Für die Ermittlung des durchschnittlichen Arbeitsentgelts bleibt nach § 21 Abs. 2 Nr. 1 MuSchG einmalig gezahltes Arbeitsentgelt im Sinne von § 23a SGB IV unberücksichtigt. Ob und inwieweit im Laufe des Kalenderjahres zusätzlich Anspruch auf Einmalzahlungen besteht (z. B. Jahressonderzahlung, Weihnachtsgeld, Urlaubsgeld) hängt von den zugrunde liegenden Regelung ab, d. h. insbesondere den arbeits- und ggf. anwendbaren kollektivrechtlichen Regelungen.

Keine Berücksichtigung von Kürzungen im Referenzzeitraum

Kürzungen des Arbeitsentgelts, die im Referenzzeitraum infolge von Kurzarbeit, Arbeitsausfällen oder unverschuldetem Arbeitsversäumnis eintreten, bleiben unberücksichtigt (§ 21 Abs. 2 Nr. 2 MuSchG).

Exkurs: Während des Beschäftigungsverbots fällig werdende Provisionen

Auch dann, wenn ein Teil der Vergütung variabel ausgestattet ist und auf provisionspflichtigen Geschäften beruht, ist grundsätzlich auf das durchschnittliche Arbeitsentgelt im Referenzzeitraum abzustellen.
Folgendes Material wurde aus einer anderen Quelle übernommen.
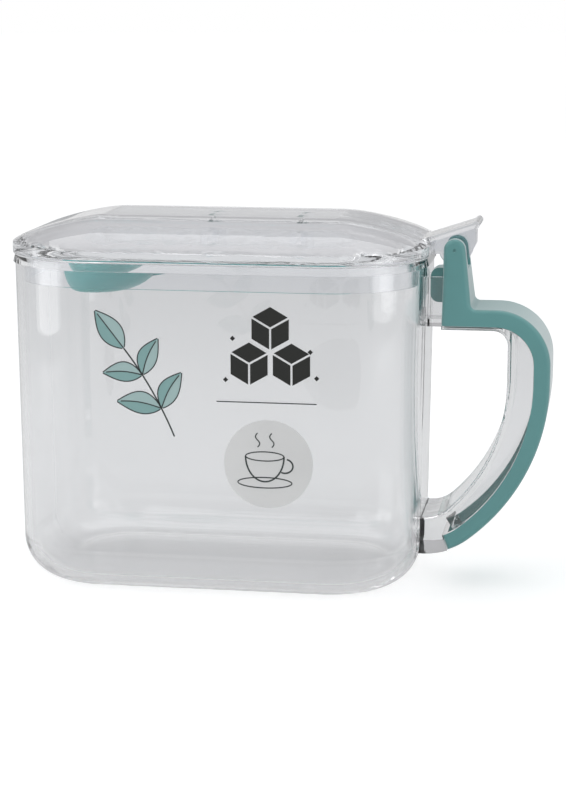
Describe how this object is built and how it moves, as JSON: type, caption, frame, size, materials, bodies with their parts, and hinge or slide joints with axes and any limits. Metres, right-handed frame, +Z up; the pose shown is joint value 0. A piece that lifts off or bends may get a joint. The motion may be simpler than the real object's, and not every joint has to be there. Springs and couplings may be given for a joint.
{
  "type": "sugar pot",
  "caption": "Clear rounded sugar pot with a hinged clear lid, thumb lever, clip-on green handle cover and a measuring spoon held under the lid.",
  "frame": {"origin": "centre of the flat base of the tub", "axes": "+X towards the handle and hinge, +Y away from the printed front, +Z up"},
  "size_m": [0.1546, 0.078, 0.1058],
  "materials": {
    "clear_tub": "clear polished moulded resin",
    "clear_lid": "clear polished moulded resin",
    "green_cover": "satin moulded grey-green plastic",
    "green_spoon": "satin moulded grey-green plastic"
  },
  "bodies": {
    "pot": {"tub": "clear_tub", "handle_cover": "green_cover"},
    "lid": {"lid": "clear_lid"},
    "spoon": {"measuring_spoon": "green_spoon"}
  },
  "joints": [
    {"name": "lid_hinge", "type": "hinge", "parent": "pot", "child": "lid", "pos_m": [0.0667, 0, 0.0968], "axis": [0, 1, 0], "range_deg": [0, 80]},
    {"name": "spoon_release", "type": "slide", "parent": "lid", "child": "spoon", "axis": [0, 0, -1], "range_m": [0, 0.025]}
  ]
}
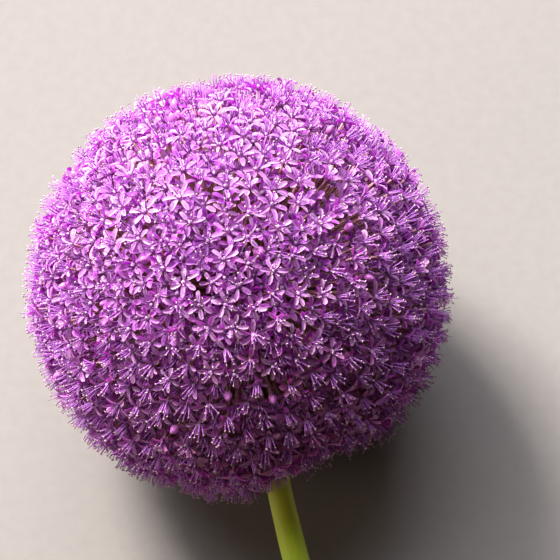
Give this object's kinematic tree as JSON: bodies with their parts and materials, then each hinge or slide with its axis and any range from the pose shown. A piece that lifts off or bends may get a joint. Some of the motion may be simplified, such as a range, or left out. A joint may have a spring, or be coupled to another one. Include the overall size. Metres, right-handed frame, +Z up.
{
  "type": "allium flower head",
  "caption": "Round lilac allium flower head of star-shaped florets on a short length of cut green stem, lying on its side.",
  "frame": {"origin": "On the surface that the flower lies on, straight below the middle of the globe, in the flat underside of the lowest floret", "axes": "+Z up. The stem runs from the globe's middle towards -Y and down to the surface, and the top of the flower faces +Y and up. +X is to the right when seen from the stem's side"},
  "size_m": [0.1434, 0.2131, 0.1375],
  "materials": {
    "florets": "matte, slightly velvety petals",
    "stem": "smooth, waxy satin"
  },
  "bodies": {
    "root": {"flower_head": "florets", "scape": "stem"}
  },
  "joints": []
}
Provisionen, die erst während eines ärztlichen Beschäftigungsverbots nach § 16 MuSchG fällig werden, sollen aber nach einer jüngeren Entscheidung des LAG Niedersachsen auch dann und in dem Umfang zur Auszahlung kommen können, wie sie den nach § 18 Satz 2 MuSchG errechneten Mutterschutzlohn übersteigen (LAG Niedersachen, Urteil v. 20.2.2023, 1 Sa 702/22).

Hintergrundwissen Beschäftigungsverbot:

Maßgebend sind allein der individuelle Gesundheitszustand der beschäftigten Arbeitnehmerin und die konkrete Arbeitstätigkeit der Schwangeren. Die Ursache der Gesundheitsgefährdung ist unerheblich. Es können auch psychische Belastungen ein Beschäftigungsverbot begründen (BAG, Urteil v. 7.11.2007, 5 AZR 883/06). Der Arzt kann das Verbot wirksam mündlich (BAG, Urteil v. 11.11.1998, 5 AZR 49/98) wie auch schriftlich aussprechen. Letzteres ist die Regel.